- Dataset excerpt -
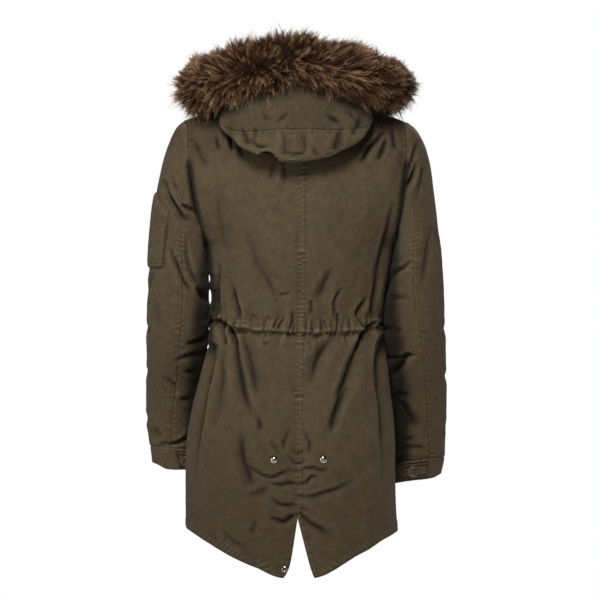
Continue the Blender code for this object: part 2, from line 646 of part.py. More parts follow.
def waist_strip(heights, columns: int, start: float, end: float) -> np.ndarray:
    """Points round the waist, from the right front over the back to the left front."""
    strips = []
    for side, facing, turn in ((-1, -1, 1), (-1, 1, -1), (1, 1, 1), (1, -1, -1)):
        u = np.linspace(start if facing < 0 else 0.0, end, columns + 1)[::turn]
        place = np.array([place_at(height, facing) for height in heights])
        strip = body_points(u, place, side, facing)
        strips.append(strip[:-1] if (side, facing) != (1, -1) else strip)
    return np.concatenate(strips)


def build_casing(finish) -> None:
    """The drawstring channel, gathered all the way round."""
    half = CASING_HEIGHT / 2
    heights = (WAIST_Z + half, WAIST_Z - half * 0.2, WAIST_Z - half)
    grid = waist_strip(heights, CASING_COLUMNS, CASING_FRONT_SHARE, 1.0)
    count = len(grid)
    wave = np.sin(2 * pi * CASING_GATHERS * np.arange(count) / (count - 1))[:, None]
    bulge = np.array((0.15, 1.0, 0.3))
    height = THIN_WALL + 5 * GAP + CASING_RIDGE * bulge * (1.0 + 0.8 * wave)
    grid = raised(grid, height[..., None], (0.0, 0.0, WAIST_Z))
    cloth("waist_casing", grid, finish, (0.0, 0.0, WAIST_Z), THIN_WALL)


def build_fly(finish) -> None:
    """The storm flap over the front closure."""
    u = seamed(FRONT_GRID[0])[:3]
    place = panel_places(-1)[2:]
    left = body_points(u, place, 1, -1)
    right = body_points(u, place, -1, -1)
    grid = np.concatenate((right[::-1], left))
    cloth("storm_flap", raised(grid, WALL + 5 * GAP, (0.0, 0.0, -0.4)), finish)


def build_cuffs(finish, horn) -> None:
    """Cuff bands, their straps, and the buttons on them."""
    for side, hand in ((1, "left"), (-1, "right")):
        last = cuff_place(side)
        middle = (side * CUFF_MIDDLE[0], *CUFF_MIDDLE[1:])
        share = np.linspace(0, 1, 25)
        place = last + np.array((0.0, 0.5, 1.0))
        band = sleeve_points(share, place, side)
        band[-1] = band[0]
        band[:, 0] += (band[:, 1] - band[:, 0]) * CUFF_START
        tube(f"cuff_{hand}", raised(band, CUFF_RISE, middle), finish, middle, CUFF_WALL)

        start, end = CUFF_TAB_SHARES[hand]
        along = np.linspace(0, 1, 11)
        radius = CUFF_TAB_WIDTH / 2 / CUFF_TAB_LENGTH
        short = np.clip((along - 1 + radius) / radius, 0, 0.97)
        half = CUFF_TAB_REACH * np.sqrt(1 - short**2)
        shares = start + (end - start) * along
        strap = np.stack([np.concatenate([sleeve_points(np.array([where]),
                                                        np.array([last + 0.5 + reach * width]), side)[0]
                                          for width in (-1, -0.35, 0.35, 1)])
                          for where, reach in zip(shares, half)]).reshape(11, 4, 3)
        strap = raised(strap, CUFF_RISE + WALL + 2 * GAP, middle)
        cloth(f"cuff_tab_{hand}", strap, finish, middle)
        column = CUFF_BUTTON_COLUMNS[hand]
        spot = strap[column, 1:3].mean(axis=0)
        normal = outward(strap, middle)[column, 1:3].mean(axis=0)
        turned(f"cuff_button_{hand}", BUTTON_PROFILE, spot + normal * 2.5 * GAP, normal, horn)


def build_pocket(finish) -> None:
    """The utility pocket on the left sleeve, with the guard over its zip."""
    middle = (0.224, 0.0, -0.25)
    for name, shares, places, height in (
            ("sleeve_pocket", np.linspace(*POCKET_SHARES, 9), np.linspace(*POCKET_PLACES, 9),
             WALL + 4 * GAP),
            ("sleeve_pocket_welt", np.linspace(*WELT_SHARES, 3), np.linspace(*WELT_PLACES, 9),
             2 * WALL + 6 * GAP)):
        grid = sleeve_points(shares, places, 1)
        cloth(name, raised(grid, height, middle), finish, middle)


def build_hood(finish) -> None:
    """Hood panels, the band at the mouth and the strip that carries the fur."""
    names = ("hood_side_left", "hood_crown_left", "hood_crown_right", "hood_side_right")
    shares = [seamed(columns, start, end)
              for start, end, columns in zip(HOOD_SEAMS, HOOD_SEAMS[1:], HOOD_COLUMNS)]
    for name, share in zip(names, shares):
        grid = hood_points(share, hood_depths(share, NECK_SEAM, BAND_START, np.linspace(0, 1, 11)))
        cloth(name, trimmed(grid, GAP, GAP, GAP / 2, 2.5 * GAP), finish, None)
    whole = np.unique(np.concatenate(shares))
    steps = np.linspace(0, 1, 5)
    for name, start, end in (("hood_band", BAND_START, TAPE_START), ("fur_tape", TAPE_START, MOUTH)):
        grid = hood_points(whole, hood_depths(whole, start, end, steps))
        cloth(name, trimmed(grid, 0, 0, 2 * GAP, 2 * GAP), finish, None, THIN_WALL)


def build_fur(finish) -> None:
    """The fur as one lumpy roll along the mouth of the hood."""
    share = np.linspace(0.0, 1.0, FUR_STEPS)
    rings = fur_points(share, FUR_SIDES)
    rings = np.concatenate((rings, rings[:, :1]), axis=1)
    work = sheet_mesh(rings, (0.0, 0.0, 0.0))
    bmesh.ops.remove_doubles(work, verts=work.verts, dist=1e-5)
    bmesh.ops.holes_fill(work, edges=[edge for edge in work.edges if edge.is_boundary], sides=0)
    bmesh.ops.recalc_face_normals(work, faces=work.faces)
    add_object("fur_trim", work, finish)


def back_spot(x: float, z: float):
    """Where a straight line from behind meets the back, and the way that the cloth faces there."""
    side = 1.0 if x > 0 else -1.0
    grid = body_points(seamed(BACK_GRID[0]), panel_places(1), side, 1)
    work = sheet_mesh(grid, (0.0, 0.0, z))
    spot, normal, _, _ = BVHTree.FromBMesh(work).ray_cast(vector((x, 1.0, z)), vector((0.0, -1.0, 0.0)))
    work.free()
    return np.array(spot), np.array(normal)


def build_snaps(finish) -> None:
    """Domed studs below the seat, and the socket at the tip of the left tail."""
    for name, (x, z) in SNAP_SPOTS.items():
        spot, normal = back_spot(x, z)
        turned(name, SNAP_PROFILE, spot + normal * 2 * GAP, normal, finish)
    spot, normal = back_spot(*SOCKET_SPOT)
    turned("snap_tail", SOCKET_PROFILE, spot + normal * 2 * GAP, normal, finish)


clear_scene()
parka = bpy.data.collections.new("fur_trimmed_parka")
bpy.context.scene.collection.children.link(parka)
twill = material("washed_twill", (0.093, 0.074, 0.045), 0.82)
pile = material("long_pile_fur", (0.115, 0.060, 0.030), 0.60)
nickel = material("nickel_plated_brass", (0.62, 0.60, 0.57), 0.25, 1.0)
resin = material("cast_resin", (0.075, 0.060, 0.038), 0.45)
build_body(twill)
build_sleeves(twill)
build_casing(twill)
build_fly(twill)
build_cuffs(twill, resin)
build_pocket(twill)
build_hood(twill)
build_fur(pile)
build_snaps(nickel)
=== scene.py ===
"""Fur trimmed parka: the finish of every piece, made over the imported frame.

A fishtail parka in washed cotton twill, filled out as worn and seen from behind, with its hood
down and a long-pile fur edge.  The wearer faces -Y with the left arm at +X and +Z is up.  Forms
are in metres.  Creases, stitching and other small work are given in millimetres.
"""

import logging
from dataclasses import dataclass, field
from enum import Enum
from math import cos, pi, radians, sin
from typing import NamedTuple, Sequence

import bmesh
import bpy
import numpy as np
from bpy.types import ID, Material, Mesh, Node, NodeTree, Object
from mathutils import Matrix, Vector

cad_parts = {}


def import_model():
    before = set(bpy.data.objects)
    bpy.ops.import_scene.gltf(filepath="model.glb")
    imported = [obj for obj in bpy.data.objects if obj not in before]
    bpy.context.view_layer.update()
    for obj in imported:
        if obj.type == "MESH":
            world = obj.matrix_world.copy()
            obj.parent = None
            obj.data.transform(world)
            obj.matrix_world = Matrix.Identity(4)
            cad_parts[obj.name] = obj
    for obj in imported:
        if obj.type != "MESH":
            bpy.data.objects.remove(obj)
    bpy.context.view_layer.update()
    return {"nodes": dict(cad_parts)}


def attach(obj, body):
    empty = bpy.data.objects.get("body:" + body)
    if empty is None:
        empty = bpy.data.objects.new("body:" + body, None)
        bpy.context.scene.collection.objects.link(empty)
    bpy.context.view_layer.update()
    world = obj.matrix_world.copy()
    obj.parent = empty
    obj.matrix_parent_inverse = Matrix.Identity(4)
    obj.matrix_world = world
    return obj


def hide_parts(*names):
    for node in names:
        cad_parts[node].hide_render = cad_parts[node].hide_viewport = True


Array = np.ndarray
Pair = tuple[float, float]
MM = 0.001
LEFT, RIGHT = 1.0, -1.0  # the wearer's sides
BACK, FRONT = 1.0, -1.0  # the two faces of the body
WALL = 0.0014  # one layer of twill with its seam allowance
WAIST_Z = -0.4275  # middle of the drawstring channel
VENT_TOP = -0.793
THIN_WALL = 0.0012  # a strip without a seam allowance
BODY_MIDDLE = (0.0, 0.0, -0.4)
STITCH_PITCH = 3.4  # one stitch and the hole after it, in mm
STITCH_LENGTH = 2.7
STITCH_WIDTH = 0.55  # thread swollen by washing
STITCH_RISE = 0.30
STITCH_SINK = 0.30  # how far the cloth is drawn in along a row
RELIEF_REACH = 7.0  # how far round a point its height is averaged for the painted light and shade, in mm
FULL_RIDGE_HIGHLIGHT, FULL_HOLLOW_SHADE, FULL_FOLD = 1.6, 3.2, 9.0  # heights and depths that give the strongest painted highlight and painted shade, in mm
SEED_SLUMP, SEED_WARP, SEED_SEAM = 1, 31, 3  # fields of unevenness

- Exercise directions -
Please return, exactly as they appear, the lines starting at the one that contains "bpy.context.scene.collection.children.link(parka)" and ending at the one that contains "for node in".

- Written solution -
bpy.context.scene.collection.children.link(parka)
twill = material("washed_twill", (0.093, 0.074, 0.045), 0.82)
pile = material("long_pile_fur", (0.115, 0.060, 0.030), 0.60)
nickel = material("nickel_plated_brass", (0.62, 0.60, 0.57), 0.25, 1.0)
resin = material("cast_resin", (0.075, 0.060, 0.038), 0.45)
build_body(twill)
build_sleeves(twill)
build_casing(twill)
build_fly(twill)
build_cuffs(twill, resin)
build_pocket(twill)
build_hood(twill)
build_fur(pile)
build_snaps(nickel)
=== scene.py ===
"""Fur trimmed parka: the finish of every piece, made over the imported frame.

A fishtail parka in washed cotton twill, filled out as worn and seen from behind, with its hood
down and a long-pile fur edge.  The wearer faces -Y with the left arm at +X and +Z is up.  Forms
are in metres.  Creases, stitching and other small work are given in millimetres.
"""

import logging
from dataclasses import dataclass, field
from enum import Enum
from math import cos, pi, radians, sin
from typing import NamedTuple, Sequence

import bmesh
import bpy
import numpy as np
from bpy.types import ID, Material, Mesh, Node, NodeTree, Object
from mathutils import Matrix, Vector

cad_parts = {}


def import_model():
    before = set(bpy.data.objects)
    bpy.ops.import_scene.gltf(filepath="model.glb")
    imported = [obj for obj in bpy.data.objects if obj not in before]
    bpy.context.view_layer.update()
    for obj in imported:
        if obj.type == "MESH":
            world = obj.matrix_world.copy()
            obj.parent = None
            obj.data.transform(world)
            obj.matrix_world = Matrix.Identity(4)
            cad_parts[obj.name] = obj
    for obj in imported:
        if obj.type != "MESH":
            bpy.data.objects.remove(obj)
    bpy.context.view_layer.update()
    return {"nodes": dict(cad_parts)}


def attach(obj, body):
    empty = bpy.data.objects.get("body:" + body)
    if empty is None:
        empty = bpy.data.objects.new("body:" + body, None)
        bpy.context.scene.collection.objects.link(empty)
    bpy.context.view_layer.update()
    world = obj.matrix_world.copy()
    obj.parent = empty
    obj.matrix_parent_inverse = Matrix.Identity(4)
    obj.matrix_world = world
    return obj


def hide_parts(*names):
    for node in names:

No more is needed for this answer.